A. Well, there is a certain amount of freedom. … [The] military kind of met me halfway. Because I kind of made a pitch, saying, "Look, look at how much better my drawings were when I was sitting close to the detainees. This is such an important trial. Is there any way I can get in the other side of the glass? You know, I'll sit with two guys beside me, I'll wear noise-canceling headphones, whatever it takes to engender your trust so I can actually be in that environment."
And they wrote back and they said, "Sorry, it's not going to happen. You don't have the security clearance." The concern is I'm going to see some paperwork, or something happening that I shouldn't, or hear something. So they created this room of split screen views where they have cameras positioned on each detainee's face. … I've got sort of the judge's eye view of the detainees and it's actually pretty luxurious, as far as that goes, because there's no people between me and them, like there is in the actual courtroom.
Q. Seeing the same 9/11 suspects over the years — and especially with Khalid Sheikh Mohammed, because you capture so many of his quirks, his actions — do you feel that you have any more insight into them as people?

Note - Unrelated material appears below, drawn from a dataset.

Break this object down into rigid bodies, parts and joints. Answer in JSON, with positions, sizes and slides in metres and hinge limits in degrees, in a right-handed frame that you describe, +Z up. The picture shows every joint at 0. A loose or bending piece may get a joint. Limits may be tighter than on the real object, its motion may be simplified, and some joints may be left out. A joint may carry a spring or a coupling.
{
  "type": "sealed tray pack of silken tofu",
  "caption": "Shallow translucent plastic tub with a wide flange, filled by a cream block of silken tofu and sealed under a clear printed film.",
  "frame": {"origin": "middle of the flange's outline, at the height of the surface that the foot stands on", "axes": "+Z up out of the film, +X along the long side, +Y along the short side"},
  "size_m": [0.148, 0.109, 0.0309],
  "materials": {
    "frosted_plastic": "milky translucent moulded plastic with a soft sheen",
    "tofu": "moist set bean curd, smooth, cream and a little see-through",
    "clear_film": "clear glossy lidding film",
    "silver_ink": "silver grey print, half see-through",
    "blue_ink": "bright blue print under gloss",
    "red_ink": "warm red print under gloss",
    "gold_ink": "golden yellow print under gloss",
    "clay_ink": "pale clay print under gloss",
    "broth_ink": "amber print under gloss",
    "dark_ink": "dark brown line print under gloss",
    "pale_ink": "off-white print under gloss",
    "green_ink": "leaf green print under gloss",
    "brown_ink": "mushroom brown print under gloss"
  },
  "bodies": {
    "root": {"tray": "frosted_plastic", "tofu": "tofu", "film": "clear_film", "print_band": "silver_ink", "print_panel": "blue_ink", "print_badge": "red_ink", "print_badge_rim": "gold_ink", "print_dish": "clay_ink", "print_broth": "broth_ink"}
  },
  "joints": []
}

A. This is their one opportunity where they're actually — all five — in the same room together. They're actually allowed during breaks, sometimes, to just talk to each other.
So I'm seeing very animated people, and I'm not feeling I'm always capturing that. But they're pretty animated during the whole procedure. They're talking with translators, they're gesturing to each other, they're passing pieces of paper to the judges or to each other, they're praying. During the breaks, I feel like I get more of the insight, in terms of what they do when everybody's left. Because I've been allowed, sometimes, to stay and sketch on.

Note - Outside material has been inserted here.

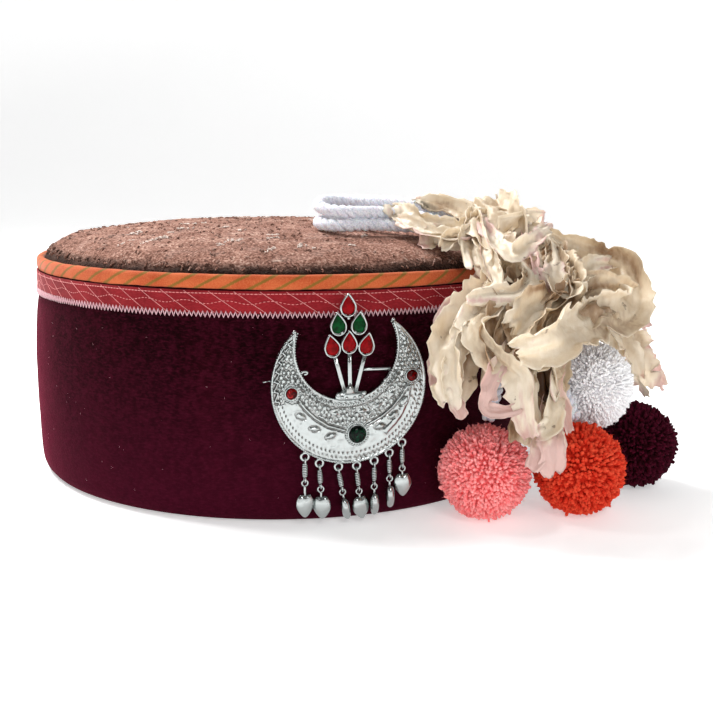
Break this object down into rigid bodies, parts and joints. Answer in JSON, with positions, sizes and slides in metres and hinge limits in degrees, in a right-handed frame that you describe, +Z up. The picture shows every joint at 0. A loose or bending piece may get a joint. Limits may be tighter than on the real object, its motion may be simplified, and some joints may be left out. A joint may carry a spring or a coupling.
{
  "type": "himachali cap",
  "caption": "Low round wool cap with a velvet band, ribbon and binding, a silver crescent brooch with heart drops, and corded pompoms with a papery petal plume.",
  "frame": {"origin": "on the surface that the cap rests on, under the middle of the cap and its brooch, without the cords, pompoms and plume", "axes": "+Z up through the crown, -Y towards the front of the cap, +X towards the side with the pompoms"},
  "size_m": [0.2405, 0.2083, 0.1057],
  "materials": {
    "wool": "handwoven brown wool with pale flecks",
    "velvet": "dark maroon velvet",
    "ribbon": "red ribbon with pale stitching",
    "binding": "orange bias binding with green diagonal stripes",
    "silver": "bright silver, stamped and beaded",
    "red_enamel": "glossy red glass and enamel",
    "green_enamel": "glossy green glass and enamel",
    "cord_wool": "white plied wool cord",
    "petal": "dry papery cream petals with translucent edges",
    "coral_yarn": "coral pink cut yarn",
    "orange_yarn": "orange-red cut yarn",
    "maroon_yarn": "dark maroon cut yarn",
    "white_yarn": "white cut yarn"
  },
  "bodies": {
    "root": {"wool_crown": "wool", "velvet_band": "velvet", "red_ribbon": "ribbon", "orange_binding": "binding", "brooch_crescent": "silver", "brooch_pin": "silver", "stone_red_left": "red_enamel", "stone_red_right": "red_enamel", "stone_green": "green_enamel", "enamel_top": "red_enamel", "enamel_upper_left": "green_enamel", "enamel_upper_right": "green_enamel", "enamel_lower_left": "red_enamel", "enamel_lower_middle": "red_enamel", "enamel_lower_right": "red_enamel", "link_1": "silver", "link_2": "silver", "link_3": "silver", "link_4": "silver", "link_5": "silver", "link_6": "silver", "link_7": "silver", "heart_1": "silver", "heart_2": "silver", "heart_3": "silver", "heart_4": "silver", "heart_5": "silver", "heart_6": "silver", "heart_7": "silver", "cord_low": "cord_wool", "cord_high": "cord_wool", "pompom_coral": "coral_yarn", "pompom_orange": "orange_yarn", "pompom_maroon": "maroon_yarn", "pompom_white": "white_yarn", "petal_plume": "petal"}
  },
  "joints": []
}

Q. One striking image shows Omar Khadr, one of the youngest Guantanamo detainees, who was accused of killing a U.S. soldier in Afghanistan in 2002. In the drawing, Khadr is visually uncomfortable while he's seeing a video of guards trying to examine him. What was going through your mind as you were creating this drawing, and how did you want to present this moment?
A. They were showing that he didn't want to come to court, and [the guards] had the gloves on, and you could see that [Khadr] was visibly upset and he was resisting. And when they showed the video of that, you know, when he had his head in his hands, and … his shoulders kind of coming up and the way that his white tunic kind of draped, it was a sad moment, body language-wise. It upset him to look at it, you could see it was an upsetting moment to relive that time, when he wasn't willing to come, and he was being forced to come to court … His body language at that time felt like it told a story that I needed to capture. This is his feeling clearly coming through in his posture, and that was my goal, to show that.
Q. You've also been able to interact with family members of Sept. 11 victims who have chosen to come down to witness the proceedings. What is it like to interact with them and what do you feel you've learned from them?
A. I've had a couple of different perspectives. I mean, the family members, whenever they share their stories, it's very difficult. You know, they're sitting in court and they're holding pictures of their loved ones and then we hear their stories.
Initially, I felt concerned that I might be perceived as sort of [a] predatory person, like encroaching or opportunistic. And that's not at all my intent. And fortunately, they haven't perceived that either. They've come over and they've let me know that my sketches mean a lot to them, which… feels good to hear, but at the same time, this whole thing, it's just … it's just a really sensitive and intense thing.
It's not a light thing going on. People's lives at stake – people lost and people in that room being tried. I mean, it's just a really … there's no way around it, sorry. It's … I'm … I'm feeling a lot when I'm trying to sketch but at the same time I try to tamp it down so that I can stay focused.
Q. In your book, you share sketches and photos of how conditions are for the detainees. One of your drawings includes a detainee's easel, after some detainees learned how to draw "a simple, Disney-like rose." Do you think that everyone, including the Guantanamo detainees, should have access to art?
A. Personally, I don't see why not. People might feel they should have access to nothing, but there's questions as to whether all of them have charges or not. You know, should people stop learning if they're behind bars? Should they stop having access to anything, you know? I don't think so. I think people should have the ability to express, to continue to grow, and to learn.
To see them learning to draw a Disney flower, I mean, that just felt really wrong. But, you know, it was the lesson that was being shown, and I thought it was a poignant example of sort of a yin and a yang. You're in a prison and you're seeing a lesson about a stylized rose. So that felt like a kind of moving sketch to grab, to draw.
I've seen some incredible art. There's an art gallery that was published online of art done by detainees. I've seen that there are lessons to learn English, there are videos, there are books. I don't feel like I'm in a position to make a judgment on whether they should be given that or not. I think enrichment should be given to all people, but this is just my humble opinion.
Q. What do you feel is the biggest misconception that the public has about Guantanamo Bay?
A. Well, I think people forget that it's a base where families live. You know, I grew up most of my life, or at least up until high school, on military bases. … My father was an Air Force pilot, we were stationed as a family on base. … So when I landed [in Guantanamo], it was very familiar, in a way that a McDonald’s or a Target might feel, you know?
They purposefully make these bases familiar. There's a high school, there's a bowling alley, there's bars, there's McDonald's. It's a home for people. And then on the other side of that island there's camps, or prisons. People forget that it's a base first and it became this other thing secondly.
The perception of Camp X-Ray, [the temporary Guantanamo site where alleged Al-Qaeda and Taliban members were kept in 2002,] seems to still be the perception of Guantanamo. There's a lot that we don't see. There's a lot that we don't know about, a lot that I haven't seen. So it's hard for me to say definitively, but I think that people don't realize that it's a home base.